>> START MATERIAL PROVIDED
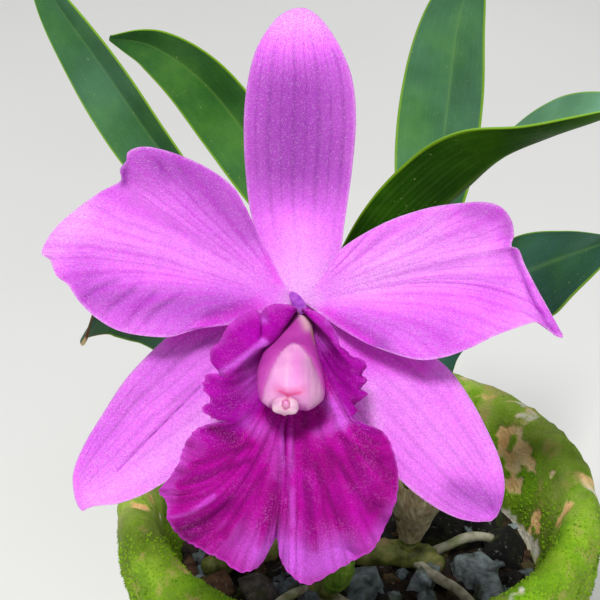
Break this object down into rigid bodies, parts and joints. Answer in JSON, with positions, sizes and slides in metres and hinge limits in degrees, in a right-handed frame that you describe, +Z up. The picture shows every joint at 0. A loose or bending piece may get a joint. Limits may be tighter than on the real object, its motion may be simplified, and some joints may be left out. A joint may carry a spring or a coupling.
{
  "type": "cattleya orchid",
  "caption": "Compact cattleya orchid in bloom, a wide lilac flower with a dark magenta lip, on its leafy plant in a mossy round clay pot.",
  "frame": {"origin": "centre of the pot's base, on the surface that the pot stands on", "axes": "+Z up; -Y is the side that the bloom leans out over; +X is to the right as the bloom is seen"},
  "size_m": [0.1403, 0.1874, 0.2477],
  "materials": {
    "clay": "old fired clay under a coat of moss and algae",
    "mix": "damp bark, charcoal and grey stones",
    "rhizome": "green creeping stem with grey-white roots",
    "shoot": "fresh green, satin",
    "sheath": "dry papery sheath",
    "stalk": "green, satin",
    "ovary": "green flushed with pink, satin",
    "sepal": "lilac, finely veined, satin with a crystalline sparkle",
    "petal": "lilac, finely veined, satin with a crystalline sparkle",
    "lip": "deep magenta with dark veins, velvety satin",
    "column": "pale pink, waxy",
    "cap": "pale pink-white, waxy",
    "pseudobulb": "ribbed green, satin, with dry sheath at the foot",
    "leaf": "dark leathery green, semi-gloss"
  },
  "bodies": {
    "root": {"anther_cap": "cap", "column": "column", "dorsal_sepal": "sepal", "lateral_sepal_left": "sepal", "lateral_sepal_right": "sepal", "leaf_1": "leaf", "leaf_2": "leaf", "leaf_3": "leaf", "leaf_4": "leaf", "leaf_5": "leaf", "leaf_6": "leaf", "lip": "lip", "ovary": "ovary", "peduncle": "stalk", "petal_left": "petal", "petal_right": "petal", "pot": "clay", "potting_mix": "mix", "pseudobulb_1": "pseudobulb", "pseudobulb_2": "pseudobulb", "pseudobulb_3": "pseudobulb", "pseudobulb_4": "pseudobulb", "pseudobulb_5": "pseudobulb", "pseudobulb_6": "pseudobulb", "rhizome_and_roots": "rhizome", "spathe": "sheath", "young_shoot": "shoot"}
  },
  "joints": []
}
>> END MATERIAL PROVIDED
INSTRUCTIONS FOR THE TASK: Print the whole listing exactly as it is.

FINAL RESULT:
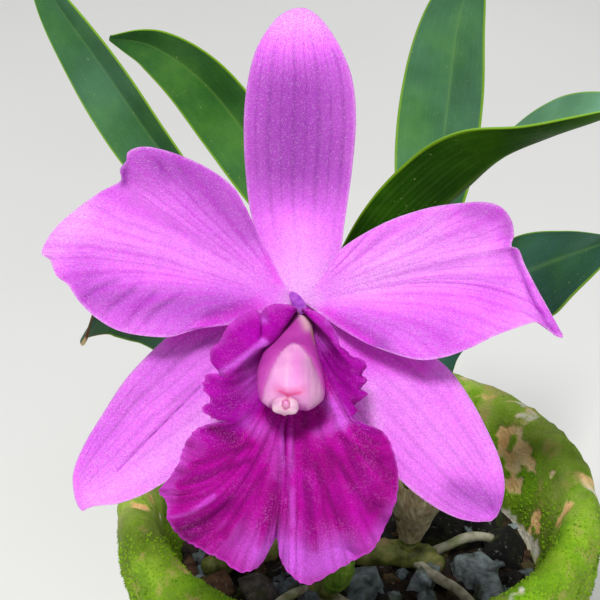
Break this object down into rigid bodies, parts and joints. Answer in JSON, with positions, sizes and slides in metres and hinge limits in degrees, in a right-handed frame that you describe, +Z up. The picture shows every joint at 0. A loose or bending piece may get a joint. Limits may be tighter than on the real object, its motion may be simplified, and some joints may be left out. A joint may carry a spring or a coupling.
{
  "type": "cattleya orchid",
  "caption": "Compact cattleya orchid in bloom, a wide lilac flower with a dark magenta lip, on its leafy plant in a mossy round clay pot.",
  "frame": {"origin": "centre of the pot's base, on the surface that the pot stands on", "axes": "+Z up; -Y is the side that the bloom leans out over; +X is to the right as the bloom is seen"},
  "size_m": [0.1403, 0.1874, 0.2477],
  "materials": {
    "clay": "old fired clay under a coat of moss and algae",
    "mix": "damp bark, charcoal and grey stones",
    "rhizome": "green creeping stem with grey-white roots",
    "shoot": "fresh green, satin",
    "sheath": "dry papery sheath",
    "stalk": "green, satin",
    "ovary": "green flushed with pink, satin",
    "sepal": "lilac, finely veined, satin with a crystalline sparkle",
    "petal": "lilac, finely veined, satin with a crystalline sparkle",
    "lip": "deep magenta with dark veins, velvety satin",
    "column": "pale pink, waxy",
    "cap": "pale pink-white, waxy",
    "pseudobulb": "ribbed green, satin, with dry sheath at the foot",
    "leaf": "dark leathery green, semi-gloss"
  },
  "bodies": {
    "root": {"anther_cap": "cap", "column": "column", "dorsal_sepal": "sepal", "lateral_sepal_left": "sepal", "lateral_sepal_right": "sepal", "leaf_1": "leaf", "leaf_2": "leaf", "leaf_3": "leaf", "leaf_4": "leaf", "leaf_5": "leaf", "leaf_6": "leaf", "lip": "lip", "ovary": "ovary", "peduncle": "stalk", "petal_left": "petal", "petal_right": "petal", "pot": "clay", "potting_mix": "mix", "pseudobulb_1": "pseudobulb", "pseudobulb_2": "pseudobulb", "pseudobulb_3": "pseudobulb", "pseudobulb_4": "pseudobulb", "pseudobulb_5": "pseudobulb", "pseudobulb_6": "pseudobulb", "rhizome_and_roots": "rhizome", "spathe": "sheath", "young_shoot": "shoot"}
  },
  "joints": []
}